The man who sold a thousand pairs of skinny jeans stands downstage sporting a permanent, sleepy grin that’s topped by a frizzy barnet which in turn is haloed by the stage lights. It’s a little surreal to be just feet from him, close enough to smell the boot shine. Albert Hammond Jnr; the beating heart beneath The Stroke’s exquisite but calculated homage to L.E.S Cool.

Yours to Keep is an easy, charming alternative to The Strokes’ increasingly burly style and relief from the long shadow cast by an increasingly troubled Cassablancas. On record, the songs are intermittently marred by a tameness. Its likeable fare that is both nourishing and heart-stealing but the horizontal song writing, eternally bathed in diffused light, is frequently energy-deficient and occasionally forgettable. Live though ‘Bright Side’, ‘In Transit’, ‘Blue Skies’ and crowd-pleaser ‘Holiday’ all but fasten great white wings to The Spring and fly it out of Belfast towards the nearest Red Bull dispensary. The set gushes luxuriously with skin-pricklingly good New Wave, bolstered by the harmonic grace of not just two but three guitars.

On completion of his signature song, the Strokes-ian soufflé ‘Back To The 101’ it feels like a good time to call it a night. The band have other ideas though, re-igniting with ‘Postal Blowfish’ by (Stroke’s favourite) Guided By Voices, which kicks off an encore of scuzzy Garage Rock. Most of which makes you want to travel back to 1978 and split vein out the back of some Bowery shit-hole with a cast of New Yorkan junkie sub-humans. Like the good old days, or how we imagine it to have been.

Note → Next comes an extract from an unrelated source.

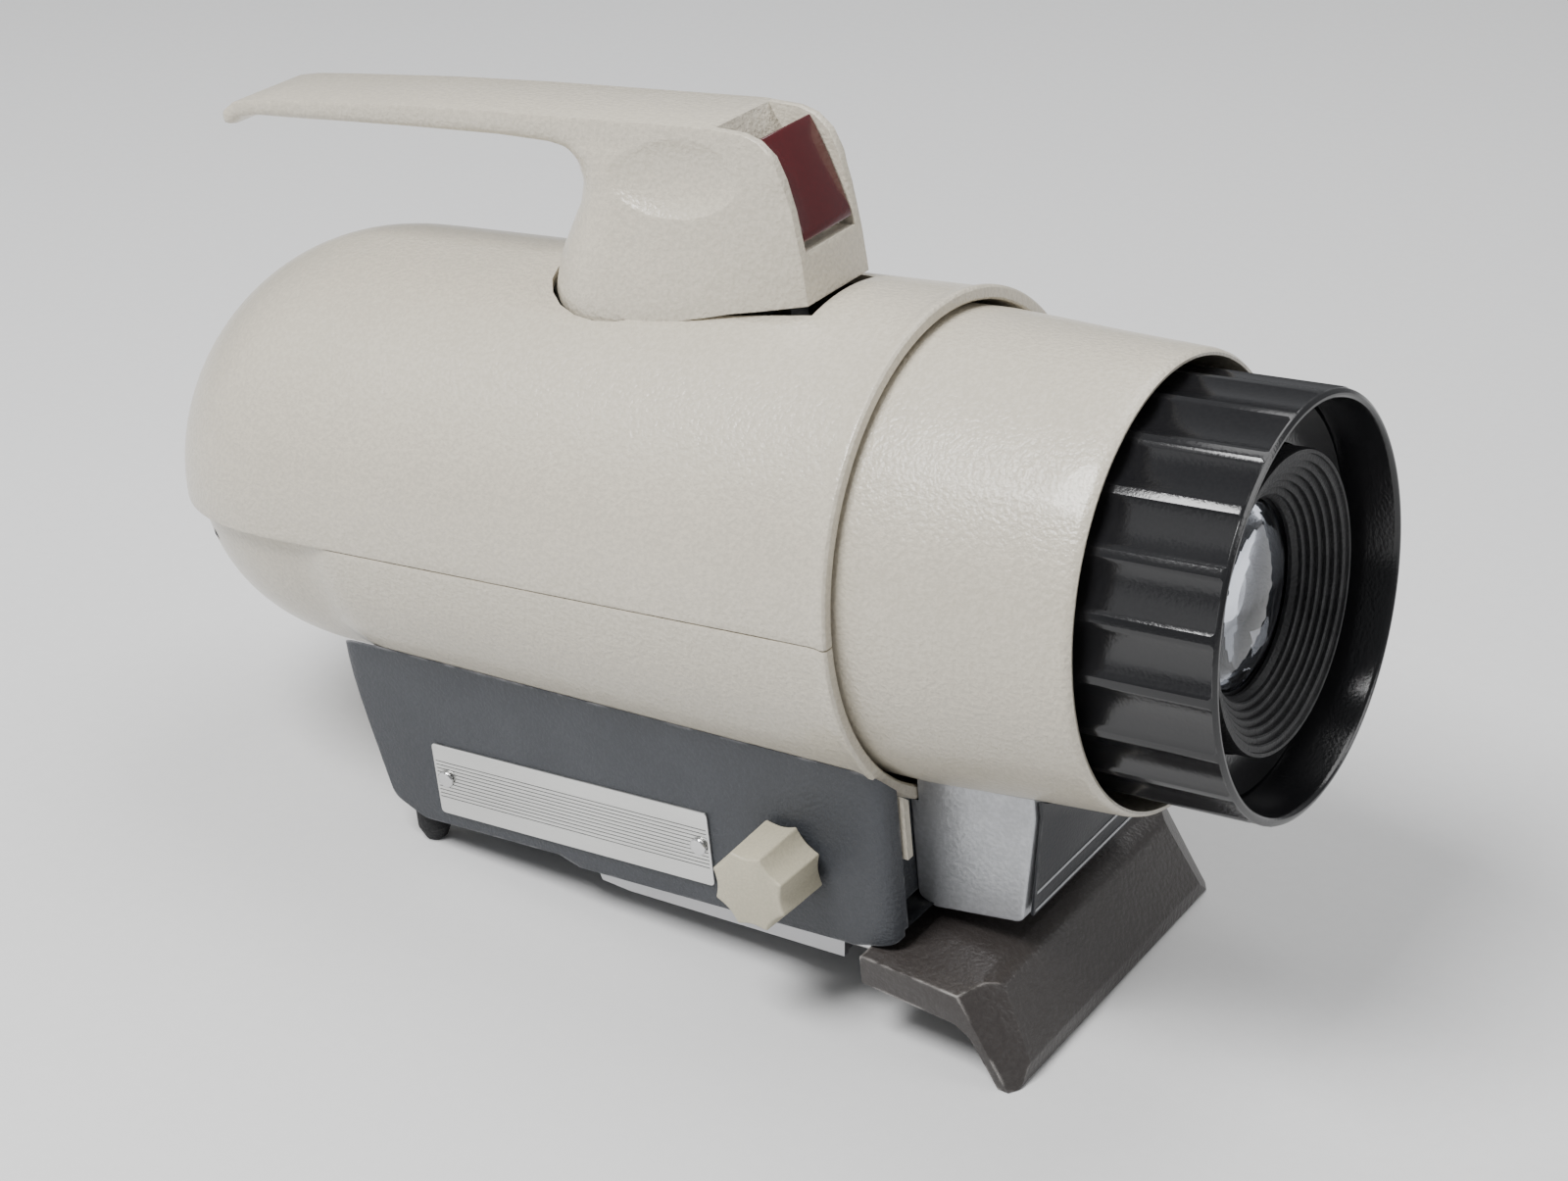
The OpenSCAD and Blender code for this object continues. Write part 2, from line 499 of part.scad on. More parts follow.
module fan_rotor() color([0.12, 0.12, 0.13]) translate([-114, 0, motor_h]) rotate([0, 90, 0]) {
  translate([0, 0, -10]) cylinder(r = 1.5, h = 20, $fn = 24);
  cylinder(r = 6, h = 9, $fn = 32);
  for (i = [0:blades - 1]) rotate([0, 0, i * 360 / blades]) translate([4, 0, 4.5])
    rotate([32, 0, 0]) translate([0, -0.6, -4]) cube([18, 1.2, 8]);
}
// ---- elevation ----
module fluted(r, len, n, depth) difference() {
  cylinder(r = r, h = len, $fn = medium);
  half = r * sin(180 / n);
  cut_r = (half * half + depth * depth) / (2 * depth);
  for (i = [0:n - 1]) rotate([0, 0, (i + 0.5) * 360 / n]) translate([r - depth + cut_r, 0, -1])
    cylinder(r = cut_r, h = len + 2, $fn = 48);
}
// knobs point outwards from the side walls
module knob_shape(bore) difference() {
  fluted(knob_r, knob_out - knob_back, knob_flutes, 1.2);
  translate([0, 0, -1]) cylinder(r = bore, h = 10, $fn = 32);
}
module elevation_knob() color([0.84, 0.82, 0.74]) difference() {
  translate([knob_x, -knob_back, knob_h]) rotate([90, 22.5, 0]) knob_shape(3);
  translate([knob_x, -knob_back - 3.4, knob_h]) rotate([0, 140, 0]) cylinder(r = 1.05, h = 20, $fn = 24);
}
module knob_set_screw() color([0.75, 0.75, 0.76]) translate([knob_x, -knob_back - 3.4, knob_h])
  rotate([0, 140, 0]) translate([0, 0, 3.1]) difference() {
    cylinder(r = 1, h = 5.4, $fn = 24);
    translate([-2, -0.2, 4.8]) cube([4, 0.4, 2]);
  }
module elevation_shaft() color([0.65, 0.65, 0.67]) rod_y(knob_x, knob_h, -knob_back - 8.6, -27, 2.98);
// snail cam: its radius grows at the rate that the arm falls
cam_r0 = 7;
cam_gain = (knob_x - arm_x) * sin(arm_drop);
module elevation_cam() color([0.7, 0.62, 0.4]) difference() {
  across(-34, -29) translate([knob_x, knob_h]) polygon([for (i = [0:50]) let (a = i * 7.2,
    r = cam_r0 + (a > knob_travel ? cam_gain * max(0, 1 - (a - knob_travel) / 26)
      : cam_gain * a / knob_travel))
    r * [cos(-90 + a), sin(-90 + a)]]);
  rod_y(knob_x, knob_h, -40, -20, 2.98);
}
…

Arguably, out of the three Strokes albums Hammond Jnr.’s cute little debut record shares the most in common with Room on Fire. However, with the onus on sunshine melodies at every opportunity, he’s successfully distanced himself from Cassablancas’ burnt-out melancholy and trust-fund ennui, painting a vivid profile of his life, his loves and his city that radiates with all the hope and promise of Manhattan at dawn. Both on record and here tonight the songs possess a dainty élan when compared to the blustery overstretching on First Impressions of Earth. This is the live set of a guy who is still enjoying the opportunity to build his own world, unheeded by the choking controls of stern planning officials.